# WHAT IS EXPECTED:
Show all lines holding "type".

# COLLECTED MATERIAL:
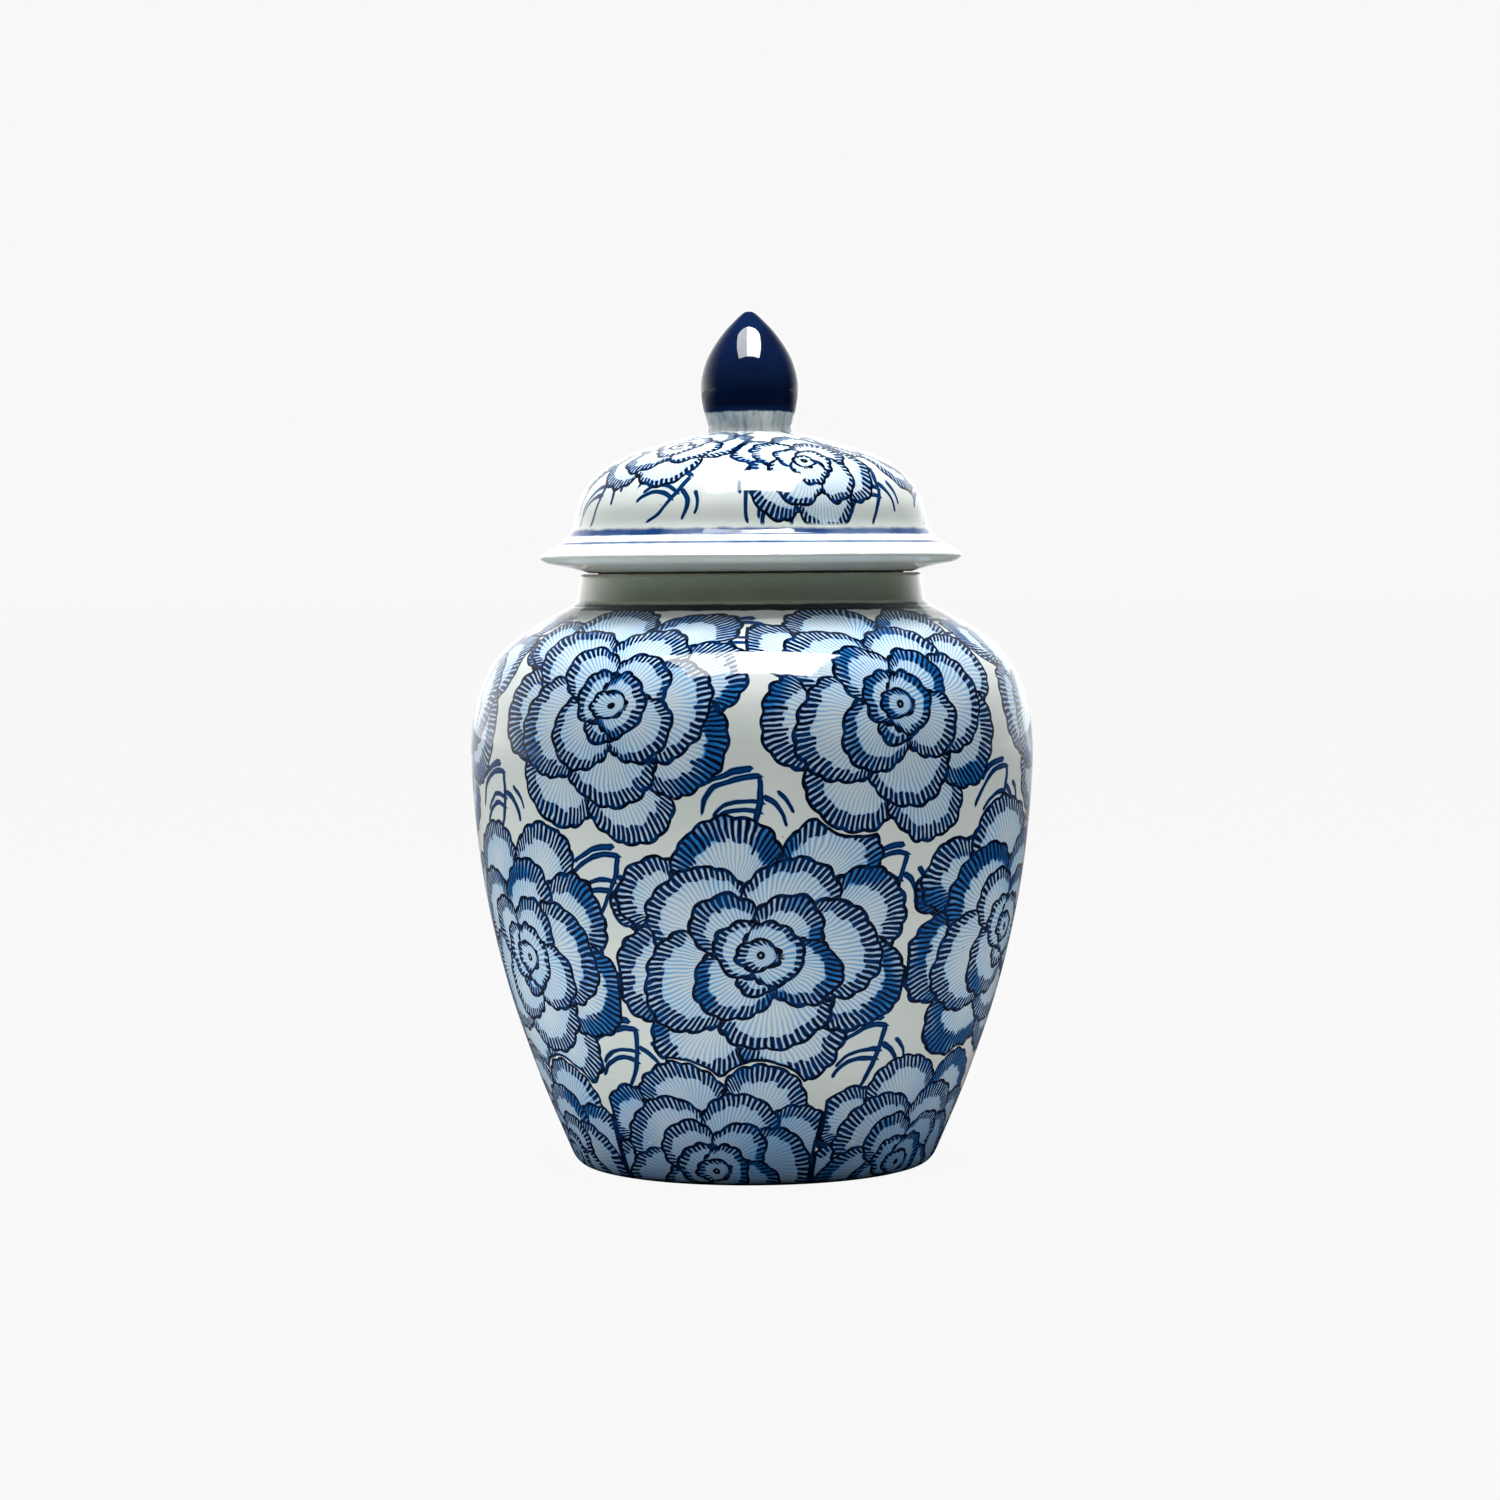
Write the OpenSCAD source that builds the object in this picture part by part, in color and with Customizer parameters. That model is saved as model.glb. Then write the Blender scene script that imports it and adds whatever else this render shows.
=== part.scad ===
// Lidded porcelain ginger jar: a cast jar with a collar and a foot ring, and a lid that lifts off.
// Frame: +Z up, the origin at the centre of the ring on which the foot stands. Millimetres.

/* [Jar] */
// Diameter of the belly at its widest
belly_d = 200; // [180:1:230]
// Height of the jar without its lid, up to the rim of the neck
jar_h = 210; // [190:1:250]
// Thickness of the wall
wall = 5; // [4:0.5:6.5]
// Thickness of the floor
floor_t = 6; // [5:0.5:9]

/* [Foot] */
// Height of the foot ring, which is the depth of the hollow under the base
foot_h = 5.5; // [4.5:0.5:7]
// Outside diameter of the unglazed band that the jar stands on
foot_d = 119; // [112:1:122]
// Width of the unglazed band
foot_band = 8; // [6:0.5:10]

/* [Neck] */
// Outside diameter of the neck at its rim
neck_d = 122; // [120:0.5:124]
// Height of the neck collar above the shoulder
neck_h = 11.5; // [10:0.5:16]
// Thickness of the collar's wall
neck_wall = 5; // [4.5:0.5:5.5]

/* [Lid] */
// Diameter of the lid across its brim
brim_d = 150.6; // [148:0.2:160]
// Height of the lid from its seat to the top of the dome
dome_h = 49.5; // [46:0.5:60]
// Depth of the locating ring below the seat
ring_h = 11; // [8:0.5:12]
// Thickness of the locating ring
ring_wall = 4; // [3.5:0.5:4.5]
// Radial play of the locating ring in the neck
ring_play = 1.5; // [1:0.1:2]
// Height of the lid's seat above the rim of the neck
seat_gap = 0.3; // [0.2:0.1:0.5]

/* [Finial] */
// Diameter of the bud at its widest
finial_d = 35.4; // [33:0.2:38]
// Height of the finial above the dome
finial_h = 43; // [40:0.5:50]
// Thickness of the hollow bud's wall
finial_wall = 4; // [3.5:0.5:4.5]
// Diameter of the hole that vents the hollow bud into the lid
vent_d = 4; // [3:0.5:6]

/* [Hidden] */
$fn = 128;

belly_r = belly_d / 2;
foot_r = foot_d / 2;
neck_r = neck_d / 2;
neck_in_r = neck_r - neck_wall;
shoulder_z = jar_h - neck_h;
floor_z = foot_h + floor_t;
seat_z = jar_h + seat_gap;
ring_r = neck_in_r - ring_play;
ring_in_r = ring_r - ring_wall;
brim_r = brim_d / 2;
dome_z = seat_z + dome_h;
finial_r = finial_d / 2;
vent_r = vent_d / 2;

// Straight pieces that each span of a curve is drawn with
curve_steps = 6;
// Radius of the corner between the floor and the wall inside
floor_corner = 7;
// Radius of the small roundings at the edges of rings
edge_r = 1;
// Height of the fillet where the collar meets the shoulder
collar_fillet = 2.5;
// How much narrower the collar is at its rim than at its root
collar_taper = 1.4;

// The wall's outside from the foot to the shoulder, as shares of the belly's radius and of the shoulder's height
wall_knots = [
    [0.656, foot_h / shoulder_z], [0.772, 0.169], [0.886, 0.343], [0.964, 0.529], [1.000, 0.725],
    [0.982, 0.824], [0.920, 0.899], [0.835, 0.943], [0.735, 0.975], [0.643, 1.000]
];

// The dome's outside from the brim's upper side to the finial, as shares of the brim's radius and of the dome's height
dome_knots = [
    [0.860, 0.270], [0.838, 0.345], [0.812, 0.500], [0.755, 0.655], [0.655, 0.785],
    [0.475, 0.895], [0.305, 0.965], [0.212, 1.000]
];

// The bud's outside from its stem to its tip, as shares of its radius and height
bud_knots = [
    [0.880, 0.000], [0.850, 0.045], [0.880, 0.110], [0.950, 0.210], [1.000, 0.350],
    [0.975, 0.460], [0.880, 0.590], [0.725, 0.710], [0.480, 0.845], [0.225, 0.950]
];

// A point of the curve that runs through the knots, u of the way from knot b to knot c
function between(a, b, c, d, u) =
    0.5 * (2 * b + (c - a) * u + (2 * a - 5 * b + 4 * c - d) * u * u + (3 * b - a - 3 * c + d) * u * u * u);

// A smooth curve through every knot
function curve(knots) = let (last = len(knots) - 1) [
    for (i = [0 : last - 1], s = [0 : curve_steps - 1])
        between(knots[max(i - 1, 0)], knots[i], knots[i + 1], knots[min(i + 2, last)], s / curve_steps),
    knots[last]
];

// The same curve moved sideways by t, to its left
function moved_in(points, t) = let (last = len(points) - 1) [
    for (i = [0 : last])
        let (d = points[min(i + 1, last)] - points[max(i - 1, 0)])
            points[i] + t * [-d.y, d.x] / norm(d)
];

function scaled(knots, r, h, z = 0) = [for (k = knots) [k.x * r, z + k.y * h]];

// An arc of radius r about c, from angle a to angle b
function arc(c, r, a, b) = [
    for (s = [0 : curve_steps]) c + r * [cos(a + (b - a) * s / curve_steps), sin(a + (b - a) * s / curve_steps)]
];

wall_outside = curve(scaled(wall_knots, belly_r, shoulder_z));
dome_outside = curve(scaled(dome_knots, brim_r, dome_h, seat_z));
bud_outside = curve(scaled(bud_knots, finial_r, finial_h, dome_z));

// The jar's cast shell: floor, belly and shoulder, open at the top for the collar
module jar_body() {
    wall_inside = [
        for (p = moved_in(wall_outside, wall))
            if (p.y > floor_z + floor_corner && p.x > neck_in_r + wall) p
    ];
    foot_corner = [wall_inside[0].x - floor_corner, floor_z + floor_corner];
    lip = [[neck_in_r + 1.5, shoulder_z - wall + 1], [neck_in_r, shoulder_z - 1.5], [neck_in_r, shoulder_z]];
    color("aliceblue") rotate_extrude() polygon(concat(
        [[0, foot_h]],
        wall_outside,
        [for (i = [len(lip) - 1 : -1 : 0]) lip[i]],
        [for (i = [len(wall_inside) - 1 : -1 : 0]) wall_inside[i]],
        arc(foot_corner, floor_corner, 0, -90),
        [[0, floor_z]]
    ));
}

// The neck: a short tapering ring, luted to the shoulder, with a rounded rim that takes the lid
module neck_collar() {
    root_r = wall_outside[len(wall_outside) - 1].x;
    side_r = neck_r + collar_taper;
    rim_r = 1.8;
    color("honeydew") rotate_extrude() polygon(concat(
        [[neck_in_r, shoulder_z], [root_r, shoulder_z]],
        arc([side_r + collar_fillet / 2 - 0.4, shoulder_z + collar_fillet], collar_fillet / 2, 235, 180),
        arc([neck_r - rim_r, jar_h - rim_r], rim_r, 0, 90),
        arc([neck_in_r + edge_r, jar_h - edge_r], edge_r, 90, 180)
    ));
}

// The foot ring: its outside rounds under from the wall to the band that stands on the table
module foot_ring() {
    root_r = wall_outside[0].x;
    band_in_r = foot_r - foot_band;
    side = curve([[foot_r, 0], [foot_r + 2.6, 0.9], [root_r - 1.4, 2.9], [root_r, foot_h]]);
    color("wheat") rotate_extrude() polygon(concat(
        side,
        [[band_in_r - 1, foot_h]],
        arc([band_in_r - 1 + edge_r, edge_r], edge_r, 180, 270)
    ));
}

// The lid: a dome on a brim with a blunt edge, flat underneath where it sits on the neck
module lid_shell() {
    tip_z = seat_z + 5.9;
    tip_r = 1.4;
    crown_z = dome_z - wall;
    brim_top = curve([
        [brim_r - tip_r, tip_z + tip_r], [brim_r * 0.935, tip_z + 3.2], [brim_r * 0.895, tip_z + 5.3],
        dome_outside[0]
    ]);
    brim_under = curve([
        [neck_r - 3.5, seat_z], [brim_r * 0.86, seat_z + 1.9], [brim_r * 0.955, seat_z + 3.3],
        [brim_r - 0.6, tip_z - 1.2]
    ]);
    dome_inside = [for (p = moved_in(dome_outside, wall)) if (p.y < crown_z - 0.4 && p.x > 12) p];
    seat_inside = curve([
        [ring_in_r, seat_z], [ring_in_r + 0.4, seat_z + 3.5], [ring_in_r + 4, seat_z + 8], dome_inside[0]
    ]);
    color("aliceblue") rotate_extrude() polygon(concat(
        brim_under,
        [[brim_r, tip_z]],
        brim_top,
        [for (i = [1 : len(dome_outside) - 1]) dome_outside[i]],
        [[vent_r, dome_z], [vent_r, crown_z]],
        [for (i = [len(dome_inside) - 1 : -1 : 1]) dome_inside[i]],
        [for (i = [len(seat_inside) - 1 : -1 : 0]) seat_inside[i]]
    ));
}

// The ring under the lid that drops into the neck and keeps the lid central
module lid_locating_ring() {
    low_z = seat_z - ring_h;
    color("honeydew") rotate_extrude() polygon(concat(
        [[ring_in_r, seat_z], [ring_r, seat_z]],
        arc([ring_r - edge_r, low_z + edge_r], edge_r, 0, -90),
        arc([ring_in_r + edge_r, low_z + edge_r], edge_r, 270, 180)
    ));
}

// The finial: a hollow cast bud on a short stem, luted to the dome over the vent
module lid_finial() {
    tip_z = dome_z + finial_h;
    hollow = [for (p = moved_in(bud_outside, finial_wall)) if (p.x > 1 && p.y > dome_z + 1) p];
    color("midnightblue") rotate_extrude() polygon(concat(
        [[hollow[0].x, dome_z]],
        bud_outside,
        [[finial_r * 0.1, tip_z - 0.4], [0, tip_z], [0, tip_z - finial_wall * 1.4]],
        [for (i = [len(hollow) - 1 : -1 : 0]) hollow[i]]
    ));
}

jar_body();
neck_collar();
foot_ring();
lid_shell();
lid_locating_ring();
lid_finial();
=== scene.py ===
# %% [markdown]
# # A lidded ginger jar in blue and white porcelain
# The real jar is cast in plaster moulds, painted in cobalt on the dry clay, dipped in a clear
# glaze and fired once. This lesson turns the same pieces on one axis, as a potter would, and then
# paints them with shader nodes. Everything is in metres, around the jar's axis.

# %% Load the frame
import math

import bmesh
import bpy
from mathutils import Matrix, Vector, noise
from mathutils.geometry import interpolate_bezier


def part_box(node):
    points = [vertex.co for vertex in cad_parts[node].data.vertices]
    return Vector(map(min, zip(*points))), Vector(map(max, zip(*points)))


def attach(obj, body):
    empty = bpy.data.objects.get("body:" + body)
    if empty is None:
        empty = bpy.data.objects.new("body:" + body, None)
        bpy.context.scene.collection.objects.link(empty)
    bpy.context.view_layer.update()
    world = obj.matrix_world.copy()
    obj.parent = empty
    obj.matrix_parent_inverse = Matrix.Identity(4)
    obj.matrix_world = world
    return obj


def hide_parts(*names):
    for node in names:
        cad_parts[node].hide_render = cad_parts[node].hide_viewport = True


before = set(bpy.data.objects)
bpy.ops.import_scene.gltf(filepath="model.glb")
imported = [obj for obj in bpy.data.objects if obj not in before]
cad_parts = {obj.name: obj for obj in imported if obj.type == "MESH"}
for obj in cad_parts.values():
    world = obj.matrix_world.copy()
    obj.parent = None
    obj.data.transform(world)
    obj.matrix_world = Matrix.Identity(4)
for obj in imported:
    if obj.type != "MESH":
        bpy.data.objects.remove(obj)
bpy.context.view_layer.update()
mm = 0.001
print("pieces in the frame:", sorted(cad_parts))

# %% [markdown]
# ## The sizes
# Every piece takes its size from the box of the part it stands for, so that the porcelain fits
# the frame exactly. The outlines below are written as shares of these sizes.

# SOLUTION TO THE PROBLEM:
cad_parts = {obj.name: obj for obj in imported if obj.type == "MESH"}
    if obj.type != "MESH":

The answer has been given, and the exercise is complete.